A useful revision pass is to underline every sentence that contains a concrete noun, action, number, timeframe, or accountable detail. If too few sentences qualify, the essay may be relying on abstraction. Add specifics where they are honest and relevant.

Another strong revision pass is to check transitions. Each paragraph should lead naturally to the next: background to action, action to insight, insight to future purpose. That progression helps the essay feel intentional rather than assembled.

Quick revision checklist

  • Does the opening begin with a real moment rather than a generic announcement?
  • Does each paragraph center on one main idea?
  • Have you shown actions and outcomes, not just traits?
  • Have you explained why support matters now?
  • Does the final paragraph look forward without sounding inflated?
  • Could a reader describe you as a person, not just as a list of activities?

Avoid the Mistakes That Flatten Otherwise Strong Essays

The most common mistake is writing the essay as if the committee already agrees with your self-description. They do not know you yet. If you call yourself resilient, generous, hardworking, or committed, the essay must supply proof.

The second common mistake is using familiar opening lines that could belong to anyone. Avoid phrases such as From a young age, I have always been passionate about, or Ever since I can remember. These lines waste valuable space and lower the reader’s expectations.

The third mistake is confusing hardship with explanation. Difficulty alone does not make an essay persuasive. What matters is how you responded, what you learned, and how that response shapes your path now.

The fourth mistake is sounding overly formal. Scholarship essays should be polished, but they should still sound human. If a sentence feels like it came from a policy memo, rewrite it with a clear subject and verb.

Finally, do not try to guess what the committee wants by inventing a persona. The better strategy is disciplined honesty: select your strongest material, organize it well, and reflect with precision. A memorable essay does not imitate a model applicant. It helps the reader understand the real one.

Final Preparation Before You Submit

Set the draft aside for a day if possible, then return to it aloud. Reading aloud exposes weak transitions, repeated words, and sentences that are trying too hard. Tighten anything that sounds generic or inflated.

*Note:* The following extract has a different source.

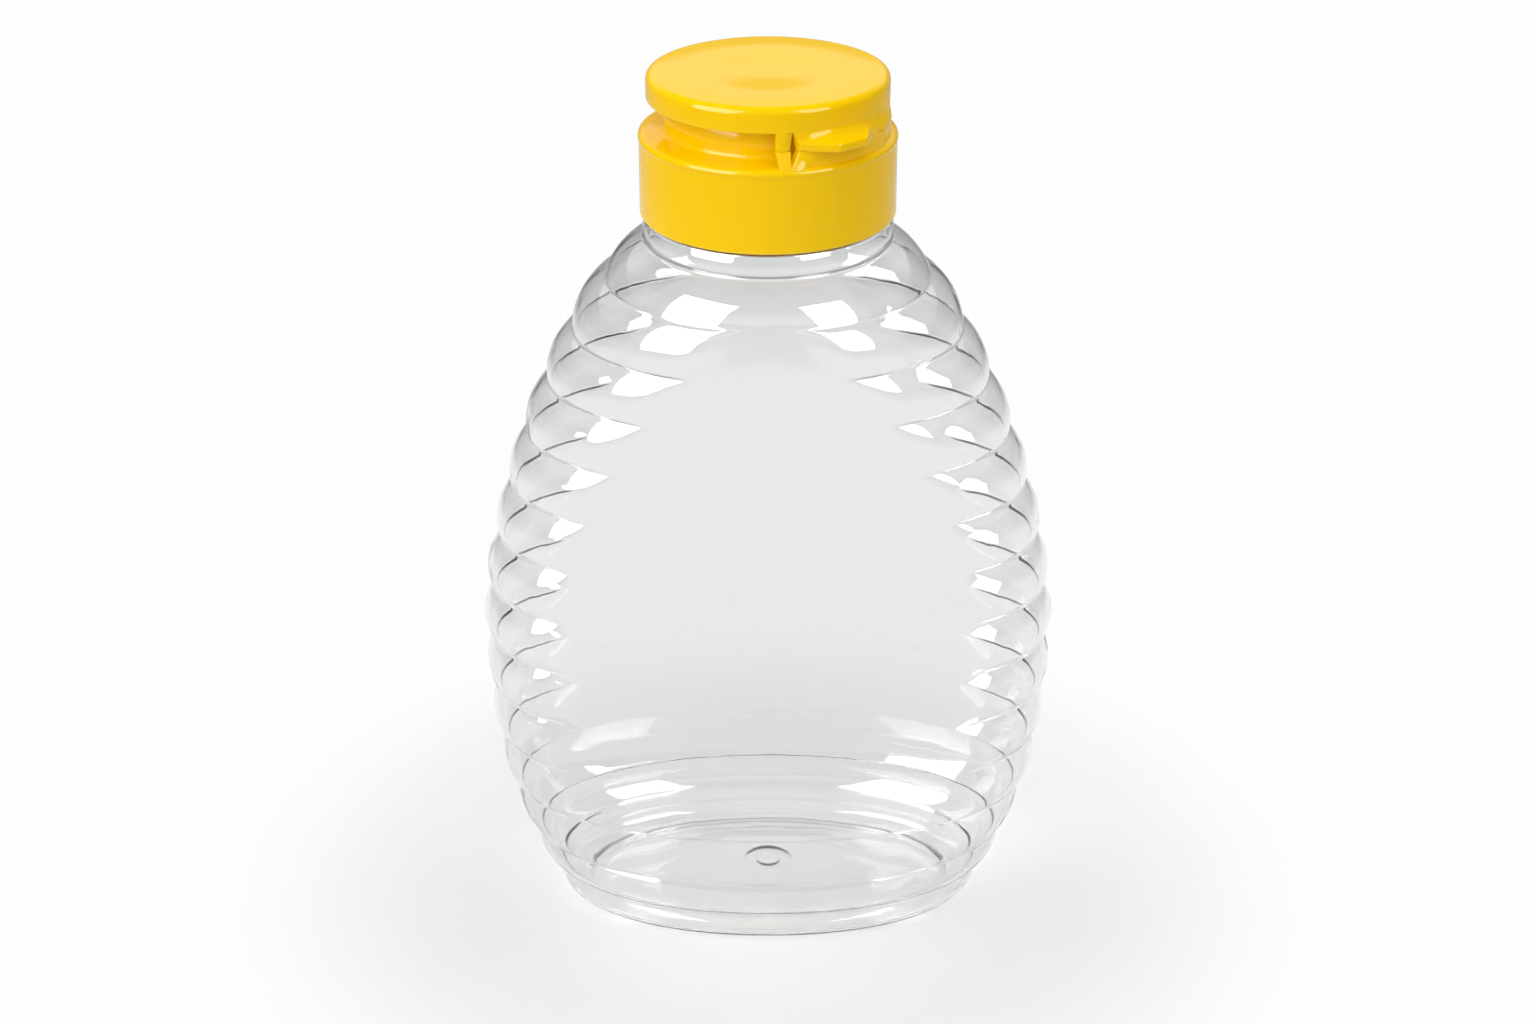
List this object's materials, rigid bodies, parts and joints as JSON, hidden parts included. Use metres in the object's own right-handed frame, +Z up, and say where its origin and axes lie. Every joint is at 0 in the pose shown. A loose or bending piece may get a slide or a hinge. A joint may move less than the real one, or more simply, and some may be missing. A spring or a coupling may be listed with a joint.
{
  "type": "honey squeeze bottle",
  "caption": "Clear oval squeeze bottle with rounded rings, smooth front and back panels and a yellow screw cap whose lid flips up on a moulded hinge.",
  "frame": {"origin": "on the surface the bottle stands on, under the bottle's upright axis, at the centre of the foot", "axes": "+Z up along the bottle's axis; the label panels face -Y and +Y; the narrow ends face -X and +X"},
  "size_m": [0.0984, 0.0536, 0.1512],
  "materials": {
    "clear_pet": "clear glossy blown plastic",
    "yellow_polypropylene": "glossy moulded plastic"
  },
  "bodies": {
    "base": {"bottle": "clear_pet", "cap_base": "yellow_polypropylene", "hinge_band": "yellow_polypropylene"},
    "lid": {"lid": "yellow_polypropylene"}
  },
  "joints": [
    {"name": "lid_hinge", "type": "hinge", "parent": "base", "child": "lid", "pos_m": [0.01035, -0.01424, 0.1441], "axis": [0.809, 0.5878, 0], "range_deg": [0, 90], "deforming": ["hinge_band"]}
  ]
}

If you ask someone else to review it, give them focused questions: Where did you become interested? Where did you get confused? What do you remember about me after reading? Their answers will tell you more than a general request for feedback.

Before submission, make sure the essay still belongs to you. The best scholarship essays are not the most ornate. They are the most coherent, specific, and reflective. Your goal is simple: help the committee see the person behind the application, the work already done, and the practical difference this support would make.

For general writing support, you may also find guidance from university writing centers useful, such as the UNC Writing Center on application essays.

FAQ

How personal should my scholarship essay be?
Personal enough to reveal what has shaped your choices, but selective enough to stay focused. You do not need to tell your whole life story. Choose experiences that help the committee understand your character, your effort, and why support matters now.
Should I focus more on financial need or on achievements?
Usually both, but in balance. Financial context explains why support matters, while achievements show how you use opportunity. The strongest essays connect the two by showing what you have already done and what scholarship support would help you do next.
What if I do not have major awards or leadership titles?
You can still write a strong essay. Committees often respond well to sustained responsibility, academic persistence, work commitments, family obligations, service, or initiative in everyday settings. Focus on actions, judgment, and outcomes rather than prestige alone.